Fourteen members, including Syrian ally Russia, voted in favor of the U.S.-drafted resolution. Venezuela abstained because it said the resolution "opens a dangerous path to the use of force."

The resolution threatens repercussions, under Chapter 7 of the U.N. Charter, if chemical weapons including chlorine are used again. Chapter 7 allows decisions to be enforced with economic sanctions or force.

Britain's U.N. Ambassador Mark Lyall Grant said the resolution "puts the Syrian regime on notice that if we receive further credible reports of use of chlorine as a weapon, then this council will take action."

Still, the Security Council would need to adopt another resolution to take any action in the event of non-compliance.

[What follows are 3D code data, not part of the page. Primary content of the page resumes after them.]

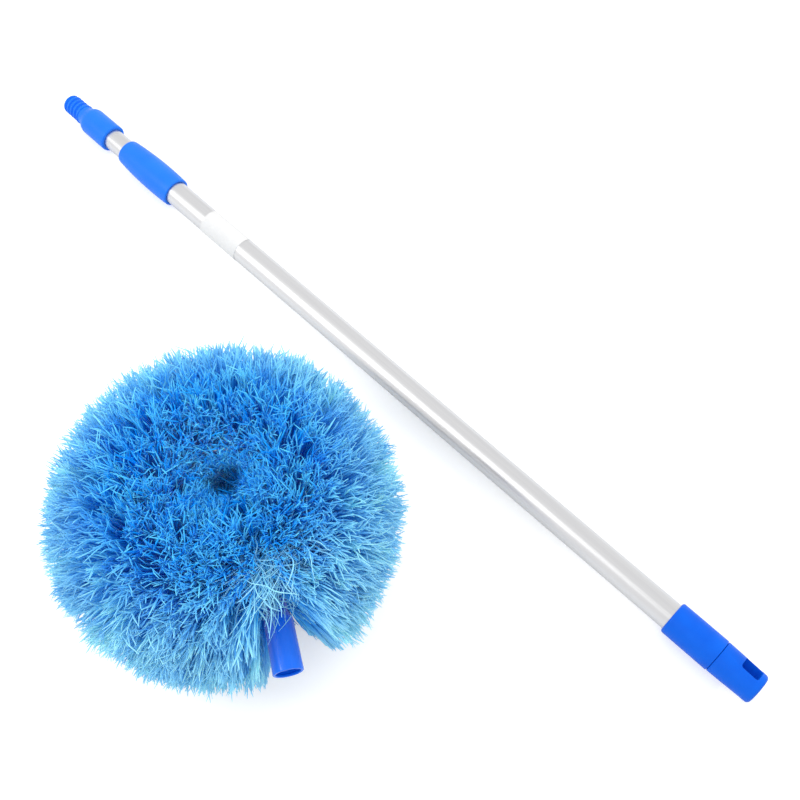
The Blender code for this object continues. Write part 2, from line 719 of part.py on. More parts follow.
def pole_lower(pole, blue, aluminium, paper):
    """What stays put: outer tube, collar, label, grip and end plug."""
    outer = tube_outline(OUTER_TUBE_LENGTH, OUTER_TUBE_RADIUS, TUBE_WALL)
    placed("outer_tube", turned("outer_tube", outer), pole, aluminium, OUTER_TUBE_START)
    placed("collar", turned("collar", collar_outline()), pole, blue, COLLAR_START)
    label = turned("wrap_label", label_outline(), sweep=LABEL_WRAP, start=LABEL_EDGE_TURN)
    placed("wrap_label", label, pole, paper, LABEL_START)
    placed("grip_sleeve", turned("grip_sleeve", grip_outline()), pole, blue, GRIP_START)
    placed("end_plug", turned("end_plug", end_plug_outline()), pole, blue, PLUG_START)


def hang_cap(pole, blue):
    """End cap with the slot that it hangs by, turning about the pole's axis."""
    cap = placed("hang_cap", turned("hang_cap", hang_cap_outline()), pole, blue, CAP_START)
    slot = block("hang_slot", (SLOT_LENGTH, GRIP_DIAMETER + CUT_OVERRUN, SLOT_WIDTH), SLOT_CORNER)
    middle = CAP_LENGTH - SLOT_FROM_END - SLOT_LENGTH / 2
    cut(cap, slot, place=(middle, 0, 0), turn=SLOT_TURN)


def head_socket(stem, blue):
    """Socket and stem, with two holes in the stem's end for the wire."""
    socket = placed("head_socket", turned("head_socket", head_socket_outline()), stem, blue)
    seat_start = STEM_LENGTH - WIRE_SEAT_DEPTH - WIRE_RADIUS
    seat_end = STEM_LENGTH + CUT_OVERRUN
    for side in (-1, 1):
        across = side * WIRE_ENDS_APART / 2
        seat = tube_mesh(f"wire_seat_{side}", [(seat_start, across, 0), (seat_end, across, 0)],
                         channel_radius(SEAT_BEVEL_RESOLUTION), SEAT_BEVEL_RESOLUTION)
        cut(socket, seat)


def wire_loop(head, steel):
    """Two wires twisted together and bent into a loop, their ends seated in the stem."""
    for letter, phase in (("a", 0), ("b", math.pi)):
        name = f"wire_strand_{letter}"
        wire = tube_curve(name, strand_route(phase), WIRE_RADIUS, WIRE_BEVEL_RESOLUTION)
        placed(name, wire, head, steel)


def bristle_ring(head, filament):
    """The fanned bristles, parted in a notch at the stem, and hollow for the stem and the wire."""
    whole = turned("bristle_ring", bristle_outline(), upright=True, steps=BRISTLE_ROUND_STEPS)
    ring = placed("bristle_ring", whole, head, filament)
    notch = wedge(
        "stem_notch", STEM_END_ALONG - STEM_COVERED, -HEAD_RADIUS - CUT_OVERRUN,
        NOTCH_END_WIDTH, NOTCH_MOUTH_WIDTH,
        -HEAD_HEIGHT - CUT_OVERRUN, BRISTLE_LENGTH + CUT_OVERRUN,
    )
    cut(ring, notch, place=(0, STEM_SIDE, 0))
    bore = turned("stem_bore", stem_bore_outline(), start=FULL_TURN / ROUND_STEPS / 2)
    cut(ring, bore, place=(STEM_END_ALONG, STEM_SIDE, 0))
    cut(ring, channel_mesh())


def main():
    clear_scene()
    blue = finish("blue_moulding", (0.022, 0.205, 0.93), 0.35)
    aluminium = finish("aluminium", (0.80, 0.80, 0.81), 0.30, metallic=1.0)
    paper = finish("label_paper", (0.88, 0.88, 0.87), 0.70)
    steel = finish("galvanised_wire", (0.55, 0.56, 0.58), 0.40, metallic=1.0)
    filament = finish("blue_filament", (0.030, 0.290, 0.850), 0.55)
    ring_plastic = finish("lock_ring_plastic", (0.75, 0.75, 0.72), 0.45)

    pole = guide("pole_axis", POLE_PLACE)
    pole_upper(pole, blue, aluminium)
    lock_ring(pole, ring_plastic)
    pole_lower(pole, blue, aluminium, paper)
    hang_cap(pole, blue)

    # The head's plan runs from the mouth inwards, against the mouth's heading
    head = guide("head_plan", HEAD_PLACE, STEM_TURN + math.pi)
    stem = guide("stem_axis", (MOUTH_ALONG, STEM_SIDE, 0))
    stem.parent = head
    head_socket(stem, blue)
    wire_loop(head, steel)
    bristle_ring(head, filament)


main()
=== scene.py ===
"""Looks of the round ceiling duster, built round its CAD frame.

Metres, +Z up, in the frame of the CAD: the pole lies along X with its threaded tip towards -X,
and the head lies on the -Y side of it.
"""

import math

import bmesh
import bpy
import numpy as np
from mathutils import Matrix, Vector


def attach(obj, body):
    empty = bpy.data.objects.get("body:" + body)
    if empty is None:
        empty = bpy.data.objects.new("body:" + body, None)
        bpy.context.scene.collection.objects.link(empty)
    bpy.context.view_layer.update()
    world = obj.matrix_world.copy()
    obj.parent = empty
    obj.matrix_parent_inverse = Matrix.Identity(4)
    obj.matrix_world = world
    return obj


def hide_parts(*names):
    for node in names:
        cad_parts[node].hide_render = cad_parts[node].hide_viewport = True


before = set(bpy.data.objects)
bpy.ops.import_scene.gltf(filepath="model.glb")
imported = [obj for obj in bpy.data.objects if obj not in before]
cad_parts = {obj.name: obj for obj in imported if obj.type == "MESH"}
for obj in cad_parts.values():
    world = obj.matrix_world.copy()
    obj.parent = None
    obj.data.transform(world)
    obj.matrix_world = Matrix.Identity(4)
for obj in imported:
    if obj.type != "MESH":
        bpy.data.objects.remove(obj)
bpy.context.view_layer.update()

SEED = 7
FULL_TURN = math.tau
MM = 0.001

# Camera, worked out from the perspective of the pole and the head in the photograph
CAMERA_PLACE = (0.36865, -0.16566, 0.88)
CAMERA_RIGHT = (0.71624, 0.69785, 0.0)
CAMERA_DOWN = math.radians(62.7)
CAMERA_ROLL = math.radians(0.13)
CAMERA_LENS = 47.6
SENSOR_WIDTH = 36.0

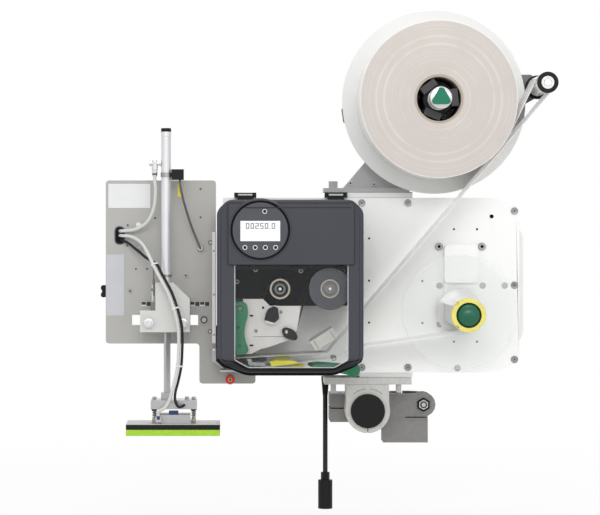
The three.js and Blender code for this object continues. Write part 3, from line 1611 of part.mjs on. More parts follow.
function buildMains() {
  const top = panelBottom - glandLength - seat;
  const points = [];
  for (let i = 0; i <= mainsStations; i += 1) {
    points.push([mainsX, mainsY, top + ((mainsEnd - top) * i) / mainsStations]);
  }
  piece('power_lead', tubeAlong(points, mainsRadius, mainsSteps, mainsSides), rubber);
  const neckEnd = mainsEnd - seat - plugNeckLength;
  piece('power_plug', join(
    rodZ(mainsX, mainsY, plugNeck, neckEnd - lap, mainsEnd - seat, smallSteps),
    rodZ(mainsX, mainsY, plugRadius, neckEnd - plugLength, neckEnd)), blackPlastic);
}

piece('main_panel', buildPanel(), whitePaint);
piece('rear_housing', buildHousing(), whitePaint);
buildStandClamp();
buildUnwinder();
piece('dancer_arm', buildDancerArm(), satinAluminium);
piece('deflection_roller', buildRoller(), lightGrey);
buildWeb();
buildRewinder();
piece('hood_shell', buildHood(), slate);
piece('hood_window', slabY(windowOutline(windowLap), hoodFront + hoodWall + seat,
  hoodFront + hoodWall + seat + windowThickness), clearSheet);
piece('hinge_left', buildHinge(hingeLeftX), blackPlastic);
piece('hinge_right', buildHinge(hingeRightX), blackPlastic);
buildDialGroup();
piece('ribbon_plate', buildRibbonPlate(), blackPlastic);
piece('ribbon_roll', buildSpindle(ribbonSupplyX, ribbonSupplyZ, ribbonRollRadius, ribbonCoreRadius), slate);
piece('ribbon_takeup', buildSpindle(
  ribbonTakeupX, ribbonTakeupZ, takeupCoreRadius + takeupFilm, takeupCoreRadius), slate);
piece('print_head', buildPrintHead(), lightGrey);
piece('platen_roller', buildPlaten(), rubber);
piece('lower_guide', buildLowerGuide(), satinAluminium);
piece('head_lever', buildHeadLever(), leverGreen);
piece('latch_lever', buildLatchLever(), slate);
piece('feed_lever', buildFeedLever(), leverGreen);
piece('red_knob', buildRedKnob(), redPlastic);
piece('applicator_plate', buildCarrier(), satinAluminium);
piece('star_knob', buildStarKnob(), blackPlastic);
piece('cylinder_barrel', buildCylinder(), brightMetal);
piece('guide_block', buildGuideBlock(), lightGrey);
const sensorLeft = cylinderX + barrelRadius;
piece('cylinder_sensor', block(sensorLeft + seat, sensorLeft + sensorWidth,
  cylinderY - sensorDepth / 2, cylinderY + sensorDepth / 2,
  sensorBottom, sensorBottom + sensorHeight), blackPlastic);
piece('valve_block', buildValveBlock(), satinAluminium);
piece('pad_carriage', buildCarriage(), brightMetal);
piece('pad_base', buildPadBase(), satinAluminium);
piece('pad_body', block(
  padLeft, padRight, padFront, padBack, padFoamTop + seat, padTop - padPlate - seat), blackPlastic);
piece('pad_foam', block(padLeft, padRight, padFront, padBack, padBottom, padFoamTop), foam);
for (const [name, x] of Object.entries(springPlaces)) piece(name, buildSpring(x), brightMetal);
piece('drive_motor', buildMotor(), slate);
piece('controller_board', buildBoard(), boardGreen);
piece('valve_hose', tubeAlong(valveHoseRoute, hoseRadius, shortHoseSteps), hoseWhite);
piece('pad_hose', tubeAlong(padHoseRoute, hoseRadius, padHoseSteps), hoseWhite);
piece('pad_cable', tubeAlong(padCableRoute, cableRadius, padCableSteps), rubber);
piece('sensor_lead', tubeAlong(sensorLeadRoute, leadRadius, shortHoseSteps), rubber);
buildMains();

// The labeler is held by the column bore of its cross clamp, and that is its origin
const labeler = new THREE.Group();
labeler.position.set(-columnX, -columnY, 0);
for (const mesh of pieces) labeler.add(mesh);

export default labeler;
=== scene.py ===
import math

import bmesh
import bpy
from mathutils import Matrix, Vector


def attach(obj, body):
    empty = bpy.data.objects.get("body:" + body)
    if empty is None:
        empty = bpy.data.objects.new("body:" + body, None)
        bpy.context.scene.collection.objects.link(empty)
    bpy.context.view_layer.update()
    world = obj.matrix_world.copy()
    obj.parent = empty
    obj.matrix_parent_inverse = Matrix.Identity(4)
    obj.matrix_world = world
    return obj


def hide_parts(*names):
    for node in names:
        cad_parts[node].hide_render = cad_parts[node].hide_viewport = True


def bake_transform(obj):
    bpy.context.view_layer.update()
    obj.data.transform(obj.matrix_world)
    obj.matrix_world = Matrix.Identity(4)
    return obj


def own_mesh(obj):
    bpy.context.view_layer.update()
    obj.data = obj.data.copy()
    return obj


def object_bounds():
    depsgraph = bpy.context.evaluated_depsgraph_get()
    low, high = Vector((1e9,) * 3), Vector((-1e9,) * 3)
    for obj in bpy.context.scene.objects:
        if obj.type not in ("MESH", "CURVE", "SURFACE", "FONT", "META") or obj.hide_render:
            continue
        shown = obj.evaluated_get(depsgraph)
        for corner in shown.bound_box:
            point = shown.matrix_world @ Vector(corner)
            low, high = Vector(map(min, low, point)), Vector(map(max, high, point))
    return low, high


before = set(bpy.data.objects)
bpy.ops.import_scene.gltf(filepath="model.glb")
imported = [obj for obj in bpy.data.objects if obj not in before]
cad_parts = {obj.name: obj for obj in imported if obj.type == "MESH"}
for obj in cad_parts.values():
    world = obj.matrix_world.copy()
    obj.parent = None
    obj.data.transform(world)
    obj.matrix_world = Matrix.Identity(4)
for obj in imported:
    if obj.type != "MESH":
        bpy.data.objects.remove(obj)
cad_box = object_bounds()

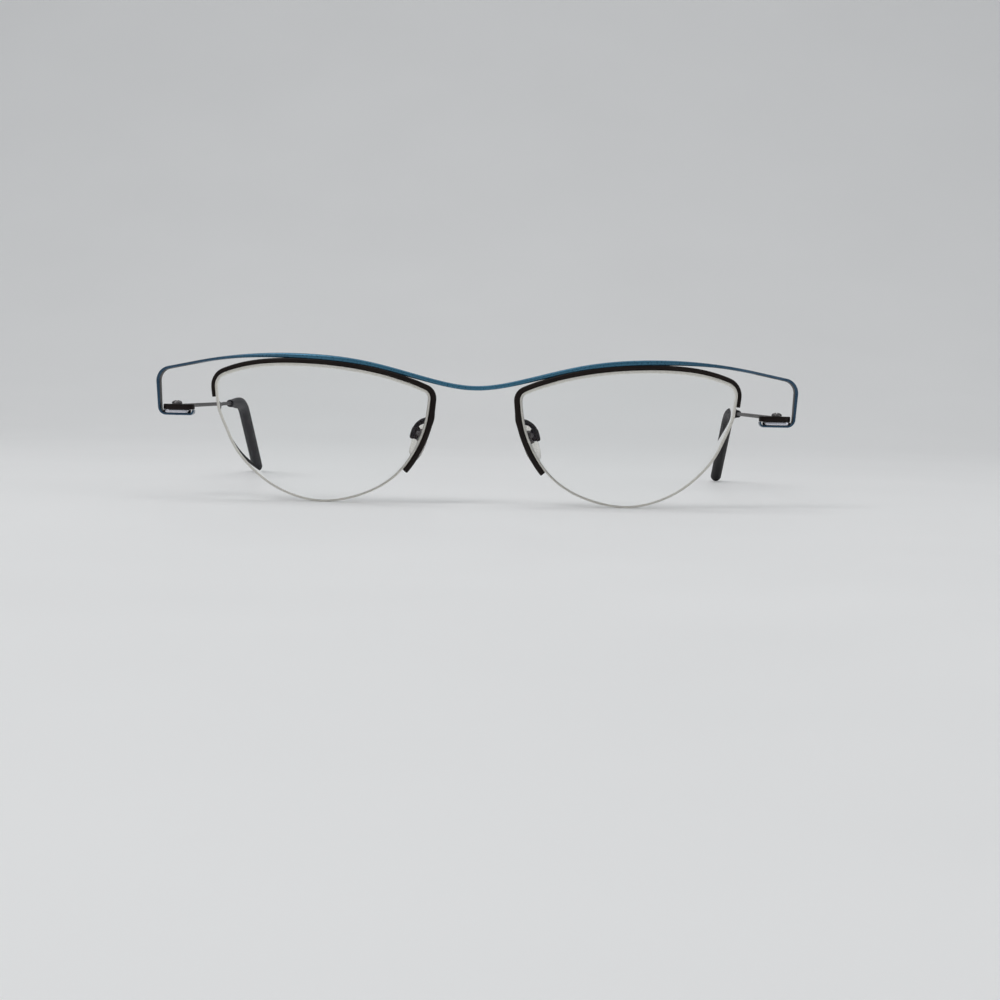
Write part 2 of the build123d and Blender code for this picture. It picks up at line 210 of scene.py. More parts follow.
def spline(points, count, closed=False):
    """`count` evenly spaced points on the cubic curve of even curvature through `points`."""
    p = np.asarray(points, float)
    if closed:
        p = np.vstack([p, p[:1]])
    chord = np.linalg.norm(np.diff(p, axis=0), axis=1)
    t = np.concatenate([[0.0], np.cumsum(chord)])
    n = len(p) - 1
    a, b = np.zeros((n + 1, n + 1)), np.zeros((n + 1, p.shape[1]))
    slope = np.diff(p, axis=0) / chord[:, None]
    for i in range(1, n):
        a[i, i - 1:i + 2] = chord[i - 1], 2 * (chord[i - 1] + chord[i]), chord[i]
        b[i] = 6 * (slope[i] - slope[i - 1])
    if closed:
        a[0, 0], a[0, n] = 1, -1
        a[n, 0], a[n, 1] = 2 * chord[0], chord[0]
        a[n, n - 1], a[n, n] = chord[-1], 2 * chord[-1]
        b[n] = 6 * (slope[0] - slope[-1])
    else:
        a[0, 0] = a[n, n] = 1
    m = np.linalg.solve(a, b)

    def at(s):
        k = np.clip(np.searchsorted(t, s, side="right") - 1, 0, n - 1)
        h, u, v = chord[k][:, None], (s - t[k])[:, None], (t[k + 1] - s)[:, None]
        return (m[k] * v**3 + m[k + 1] * u**3) / (6 * h) + (p[k] / h - m[k] * h / 6) * v + (
            p[k + 1] / h - m[k + 1] * h / 6) * u

    fine = np.linspace(0, t[-1], 40 * n + 1)
    steps = np.linalg.norm(np.diff(at(fine), axis=0), axis=1)
    length = np.concatenate([[0.0], np.cumsum(steps)])
    ends = np.linspace(0, length[-1], count, endpoint=not closed)
    return at(np.interp(ends, length, fine))


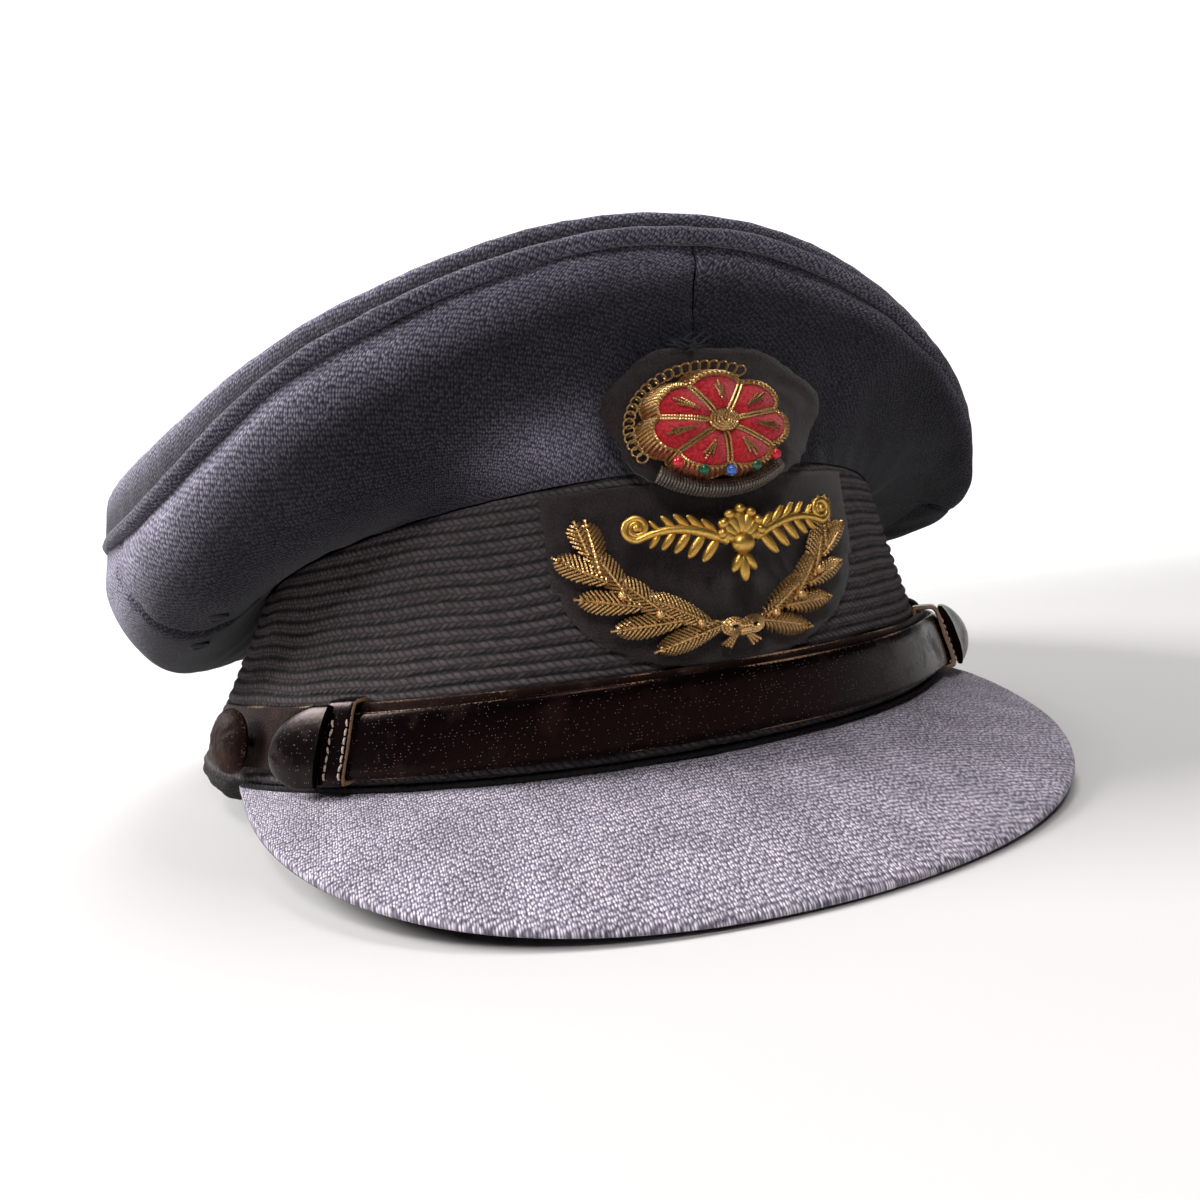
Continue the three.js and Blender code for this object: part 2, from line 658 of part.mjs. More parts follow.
// This quarter turns in sharply under the piping, so that its wall has no row between there and 0.72
const leftMeasures = [...spread(0, 0.72, 7), 1];
place('quarter_front_left', quarter(0, SIDE_SEAM, 11, leftMeasures), worsted);
place('quarter_rear_right', quarter(-180, -SIDE_SEAM, 17), worsted);
place('quarter_rear_left', quarter(SIDE_SEAM, 180, 17), worsted);
place('ribbed_band', band(), blackBraid);
place('peak', peak(), worsted);

// The two halves of the chin strap lie one over the other across the front. Each is buttoned at one
// side, and at the other it ends in a slide round both layers, with a tab past the slide.
const SLIDE_REACH = { right: [-46.5, -42.5], left: [43.5, 47.5] };
const TAB_REACH = { right: -6, left: 7 };
const UNDER_TAB = 3;
const TAB_CLEAR = 0.8;
const outerFrom = SLIDE_REACH.right[0] - UNDER_TAB;
const innerTo = SLIDE_REACH.left[1] + UNDER_TAB;
place(
  'chin_strap_outer',
  strapPlate(outerFrom, STRAP_END, 40, STRAP_FOOT, LAYER_OUTER, true),
  patentLeather,
);
place(
  'chin_strap_inner',
  strapPlate(-STRAP_END, innerTo, 42, STRAP_FOOT + STRAP_LIFT, LAYER_INNER, false),
  dullLeather,
);
place('strap_slide_right', slide(...SLIDE_REACH.right), patentLeather);
place('strap_slide_left', slide(...SLIDE_REACH.left), patentLeather);
const rightTab = SLIDE_REACH.right[0] - TAB_CLEAR;
const leftTab = SLIDE_REACH.left[1] + TAB_CLEAR;
place('slide_tab_right', slideTab(rightTab, rightTab + TAB_REACH.right, 0.4), patentLeather);
place('slide_tab_left', slideTab(leftTab, leftTab + TAB_REACH.left, 4), patentLeather);

const BUTTONS = [
  { name: 'button_right', angle: -63, layer: LAYER_INNER },
  { name: 'button_left', angle: 70, layer: LAYER_OUTER },
];
for (const { name, angle, layer } of BUTTONS) {
  const height = STRAP_FOOT + STRAP_WIDTH / 2 + 0.5;
  const round = onBand(angle + 1, height, 0).sub(onBand(angle - 1, height, 0));
  const along = onBand(angle, height + 1, 0).sub(onBand(angle, height - 1, 0));
  const out = round.cross(along).normalize().addScaledVector(UP, BUTTON_TIP).normalize();
  const seat = new THREE.Group();
  const tipped = SHANK_RADIUS * BUTTON_TIP;
  seat.position.copy(onBand(angle, height, layer[1] + GAP + tipped));
  seat.quaternion.setFromUnitVectors(v3(0, 1, 0), out);
  place(name, button(), dullLeather, seat);
  cap.add(seat);
}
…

"We categorically do not accept the possible use of sanctions under Chapter 7 without attempt to confirm (non-compliance) based on proof," Russia's U.N. Ambassador Vitaly Churkin said.

If inhaled, chlorine gas turns to hydrochloric acid in the lungs, which can lead to internal burning and drowning through a reactionary release of fluid in the lungs.

The Organisation for the Prohibition of Chemical Weapons (OPCW) has found evidence that chlorine gas was "systematically and repeatedly" used as a weapon in Syria. The United States, Britain and France accuse the Syrian government of the attacks, which it denies.

"The Assad regime has again demonstrated its brutality by turning to chlorine as another barbaric weapon in its arsenal against the Syrian people," U.S. Ambassador to the United Nations, Samantha Power, said.

Churkin urged his Western colleagues: "Don't protect the terrorists, don't protect those who have used chemical weapons more than once."

Syria agreed to destroy its chemical weapons program in 2013, under a deal brokered with the United States and Russia, after hundreds of people were killed in a sarin gas attack on the outskirts of the capital, Damascus.

Although chlorine is not a prohibited substance, its use as a chemical weapon is prohibited under the 1997 Chemical Weapons Convention, which Syria joined in 2013.